Это был первый необходимый шаг, для того чтобы перейти ко второму этапу — захвату Центральной и Южной Америки. В 1823 году президент Монро сформулировал доктрину, которая привела к началу завоевания всего Американского континента как территории, на которую США имеют “особые права”, права “опекуна” (“Старый Свет для европейцев, Новый Свет — для американцев”). Воплощение в жизнь этой доктрины началось с вторжения в Мексику и аннексии Техаса в 1845 году. В борьбе за захват Латинской Америки использовались два метода. Первый состоял в экономическом проникно­вении, которое сопровождалось затем военной оккупацией и заканчивалось чистой аннексией. Так произошло с Пуэрто-Рико. Второй, более изощрен­ный, состоял в том, что США на первом этапе поощряли местные сепаратист­ские движения, которые позволяли им выбить из Южной Америки испанцев, португальцев и британцев. Затем они ставили в освободившихся странах подконтрольные им продажные правительства, открывая таким образом путь для американских инвестиций и захвата внутреннего рынка. В рамках этого второго варианта они использовали порой военные диктатуры для подавления народного недовольства, а иногда заменяли террор подкупом (коррупцией) и избирательными махинациями, позволяя “законно избранным” президентам находиться у власти до тех пор, пока они не выказывали признаков самостоя­тельности. Любые, самые робкие попытки получить некую независимость от “дяди Сэма” пресекались жесточайшим образом. Кроме того, американцы постоянно держали вокруг шеи обреченных стран экономическую удавку, пользуясь услугами местной компрадорской буржуазии и чиновников.
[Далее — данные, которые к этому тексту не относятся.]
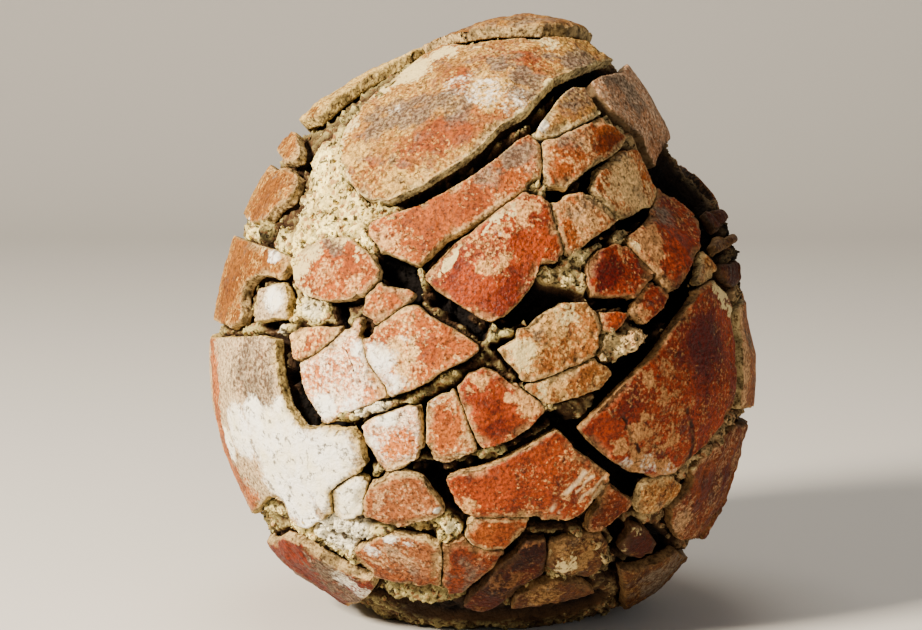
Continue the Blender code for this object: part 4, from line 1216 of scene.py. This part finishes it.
@dataclass
class ShellPlate:
    """One broken plate of shell, redrawn from its CAD node.

    Attributes:
        name: The CAD node that it stands for.
        look: Its finish, marks and shards.
        chip: How far the broken edge is eaten back, at most.
        round_over: How far the rim is worn down.
        swell: How far the outer face rises and falls.
        grain: How far its finer roughness does.
        flake: How deep the rim has flaked away where it has.
        shard_gap: The width of the crack between shards.
        shard_depth: How deep that crack is.
        shard_lift: How far a shard may stand in or out.
        shard_lean: How far a shard may lean, against its width.
        joint: How wide the plate leaves a tight joint with its neighbour.
        joint_reach: How far away a neighbour still counts.
        draw_in: How far the edge grows at most to close a joint.
        kept: The share of the faces that the plain inner side keeps.
    """

    name: str
    look: PlateLook
    chip: float = 0.42
    round_over: float = 0.06
    swell: float = 0.28
    grain: float = 0.10
    flake: float = 0.75
    shard_gap: float = 0.9
    shard_depth: float = 1.9
    shard_lift: float = 0.35
    shard_lean: float = 0.03
    joint: float = 0.25
    joint_reach: float = 3.0
    draw_in: float = 1.05
    kept: float = 0.64
    mesh: bpy.types.Mesh = field(init=False)

    @property
    def voxel(self) -> float:
        """The fine mesh's cell: small on whole plates, larger on those broken into shards."""
        return 0.56 if self.look.shards == 1 else 0.64

    @property
    def seed(self) -> float:
        """A number of the plate's own, so no two are alike."""
        return sum(ord(letter) * (i + 1) for i, letter in enumerate(self.name)) % 97 + 0.37

    def cuts(self, points: np.ndarray, on_face: np.ndarray) -> tuple[np.ndarray, np.ndarray]:
        """Return how near each point lies to a crack between shards, and how far its shard shifted.

        Args:
            points: The fine mesh's vertices, in millimetres.
            on_face: True for each one on the outer face.

        Returns:
            The distances to the nearest crack, and each point's outward shift.
        """
        draw = np.random.default_rng(int(self.seed * 100))
        ragged = shaken(points, 4.0, 3, [self.seed + k for k in (1, 2, 4)], 1.6)
        places = points[on_face]
        seeds = [places[draw.integers(len(places))]]
        while len(seeds) < self.look.shards:
            tries = places[draw.integers(len(places), size=24)]
            nearest = np.min([np.linalg.norm(tries - seed, axis=1) for seed in seeds], axis=0)
            seeds.append(tries[nearest.argmax()])
        middles = np.array(seeds)
        reach = np.linalg.norm(ragged[:, None] - middles[None], axis=2)
        order = np.argsort(reach, axis=1)
        near, far = (np.take_along_axis(reach, order[:, k:k + 1], 1)[:, 0] for k in (0, 1))
        apart = np.linalg.norm(middles[order[:, 0]] - middles[order[:, 1]], axis=1)
        to_crack = (far ** 2 - near ** 2) / (2.0 * np.maximum(apart, 1e-6))
        own = order[:, 0]
        lift = draw.uniform(-self.shard_lift, self.shard_lift, len(seeds))[own]
        lean = draw.uniform(-self.shard_lean, self.shard_lean, (len(seeds), 3))[own]
        return to_crack, lift + ((points - middles[own]) * lean).sum(axis=1)

    def build(self, source: bpy.types.Mesh, neighbours: Surface) -> None:
        """Build the plate's fine mesh.

        Args:
            source: The CAD node's mesh.
            neighbours: The other plates.
        """
        solid = bmesh.new()
        solid.from_mesh(source)
        bmesh.ops.remove_doubles(solid, verts=solid.verts[:], dist=0.02 * MM)
        fine = applied(drawn(solid, f"{self.name}_solid"), "REMESH", mode="VOXEL",
                       voxel_size=self.voxel * MM)
        if self.look.worn:
            fine = applied(fine, "SMOOTH", factor=0.5, iterations=self.look.worn)
        self.weather(fine, neighbours)
        inner = np.flatnonzero(self.facing(fine, coordinates(fine)) < -0.6)
        self.mesh = applied(fine, "DECIMATE", {"hidden": inner}, ratio=self.kept,
                            vertex_group="hidden", vertex_group_factor=1000.0)
        self.mesh.name = self.name

    def facing(self, mesh: bpy.types.Mesh, points: np.ndarray) -> np.ndarray:
        """Return how far each vertex faces outward: 1 on the outer face, -1 on the inner."""
        return (normals(mesh) * outward(points)).sum(axis=1)

    def joints(self, points: np.ndarray, side: np.ndarray, neighbours: Surface) -> np.ndarray:
        """Return how far off the next plate is at each point, up to the joint's reach.

        Args:
            points: The fine mesh's vertices.
            side: How far each one is on the broken edge.
            neighbours: The other plates.

        Returns:
            The distances.
        """
        gap = np.full(len(points), self.joint_reach)
        for index in np.flatnonzero(side > 0.05):
            gap[index] = neighbours.clearance(Vector(points[index]), self.joint_reach)
        return gap

    def weather(self, mesh: bpy.types.Mesh, neighbours: Surface) -> None:
        """Chip the edges, wear the rim and swell the face, and store where that is.

        Args:
            mesh: The plate's fine mesh, changed in place.
            neighbours: The other plates.
        """
        points = coordinates(mesh)
        facing = self.facing(mesh, points)
        side = 1.0 - smooth(np.abs(facing), 0.45, 0.85)
        outer = smooth(facing, 0.2, 0.7)
        reach = distances(points, side > 0.6)
        gap = self.joints(points, side, neighbours)
        on_face = facing > 0.8
        # How far under the outer face, counted less where no neighbour is near: the painted shade on the
        # broken edge follows it.
        below = distances(points, on_face) * (1.0 - smooth(gap, 1.4, 2.8) * 0.8)

        # The edge: bitten in chips of 3.4 and 1.3 mm, and grown where a joint is to close.
        coarse_bite = ripple(points, 3.4, 3, self.seed)
        fine_bite = ripple(points, 1.3, 2, self.seed + 5.0)
        bite = self.chip * np.clip(coarse_bite + 0.1, 0.0, 1.0) + 0.12 * fine_bite
        bite -= np.clip((gap - self.joint) / 2, 0.0, self.draw_in) * (1.0 - smooth(gap, 2.0, 2.9))

        # The outer face: swells of 11 mm and grain of 2.6 mm, worn and here and there flaked rims.
        near = 1.0 - smooth(reach, 0.2, 1.5)
        flaky = smooth(ripple(points, 7.0, 2, self.seed + 9.0), 0.12, 0.35)
        flaked = flaky * (1.0 - smooth(reach, 0.6, 2.5)) * outer
        rise = ripple(points, 11.0, 4, self.seed + 2.0) * self.swell
        rise += ripple(points, 2.6, 3, self.seed + 3.0) * self.grain
        rise *= self.look.relief
        split = np.zeros(len(points))
        if self.look.shards > 1:
            to_crack, shift = self.cuts(points, on_face)
            split = 1.0 - smooth(to_crack, self.shard_gap * 0.3, self.shard_gap * 0.9)
            rise += shift - self.shard_depth * split
            bite += 0.8 * split
        rise = outer * (rise - self.round_over * near - self.flake * flaked)

        away = outward(points)
        sideways = normals(mesh) - away * facing[:, None]
        moved = points - sideways * (bite * side)[:, None] + away * rise[:, None]
        moved[:, 2] = np.maximum(moved[:, 2], TABLE)
        set_coordinates(mesh, moved)
        set_measure(mesh, "wall", np.clip(smooth(side, 0.8, 1.0) + 0.6 * flaked + split, 0.0, 1.0))
        set_measure(mesh, "wear", (1.0 - smooth(reach, 0.0, 1.7)) * outer)
        # Deeper in the cracks between shards, for more painted shade there.
        set_measure(mesh, "below", below + 2.2 * split)

    def dress(self, finisher: Finisher, slot: str) -> bpy.types.Object:
        """Put the plate in the scene in its CAD node's place.

        Args:
            finisher: Builds its material.
            slot: The record's material slot for it; not used.

        Returns:
            The piece.
        """
        self.mesh.materials.clear()
        self.mesh.materials.append(finisher.eggshell(self.name, self.look))
        self.mesh.shade_smooth()
        piece = placed(f"fossil_{self.name}", self.mesh)
        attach(piece, "root")
        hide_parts(self.name)
        return piece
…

К началу XX века американцы настолько осмелели, что стали всерьез говорить о мировой гегемонии. В 1898 году (как будто предчувствуя возвы­шение Америки на фоне европейской разрухи и страданий Первой мировой войны) сенатор Беверидж выдвинул следующие блестящие перспективы: “Мировая торговля должна стать нашей, и мы сосредоточим ее в наших руках. Моря и океаны будут усеяны нашими торговыми судами; мы построим флот, соответствующий нашему величию. Огромные самоуправляемые колонии, над которыми будет развеваться наш флаг и которые станут работать на нас, будут простираться вдоль наших торговых маршрутов. Наши учреждения внедрятся туда, вслед за нашим флагом, на крыльях нашей торговли. И Американский закон, Американский порядок, Американская цивилизация под нашим флагом достигнут окровавленных (именно так! — Н. И. ) и отдаленных берегов, которые, по милости Божьей, вскоре засияют от благоденствия”.

Война 1914—1918 годов подтвердила этот “оптимистический прогноз”, залив кровью Европу и засыпав золотом Америку; США лишь “помогли” добиться победы, прислав свои войска в Европу в июне 1917 года после жесточайших сражений на Восточном фронте, Брусиловского прорыва, Вердена и Соммы, которые лишили германскую армию каких-либо шансов на окончательную победу. К 1917 году благодаря “нейтралитету” американский экспорт возрос на 15%. Положительное сальдо платежного баланса США выросло с 436 млн долларов в 1914 году до 3 млрд 568 млн долларов в 1917 году. В то время президентом США был Вильсон, “идеалист”, практикую­щий “дипломатию канонерок” против более слабых стран (в 1916 году он дал право американскому послу распоряжаться кубинскими финансами; в том же году его крейсеры “Чатануга” и “Сан-Диего” поставили во главе Никарагуа американскую марионетку Эмилиано Чаморро, а его армия оккупировала Панаму). Он ждал до полного истощения сил противоборствующих в Европе сторон, когда Россия потеряла убитыми в общей сложности 2,3 млн чел., французы в Верденской битве 1916 года — 200 тыс. убитыми (в целом в ходе войны 1,4 млн), британцы в битве при Сомме — 400 тыс. убитыми (всего за годы войны 700 тыс.), прежде чем послать в Европу экспедиционные силы во главе с генералом Першингом — тем самым, который до того гонялся со своими войсками по территории Мексики за легендарным героем Панчо Вильей. И ввел-то Вильсон свои войска в Европу только после того, как немецкий министр иностранных дел Циммерман стал договариваться о военном союзе с Мексикой, предлагая ей взамен вернуть отнятые американцами земли в Техасе, Нью-Мексико и Аризоне. Именно президент США послал Першинга во Францию под лозунгом “Америка — превыше всех!”. Першинг же, отправленный на “освоение новой границы”, так прямо и брякнул на могиле Лафайета. “Вот мы и здесь!”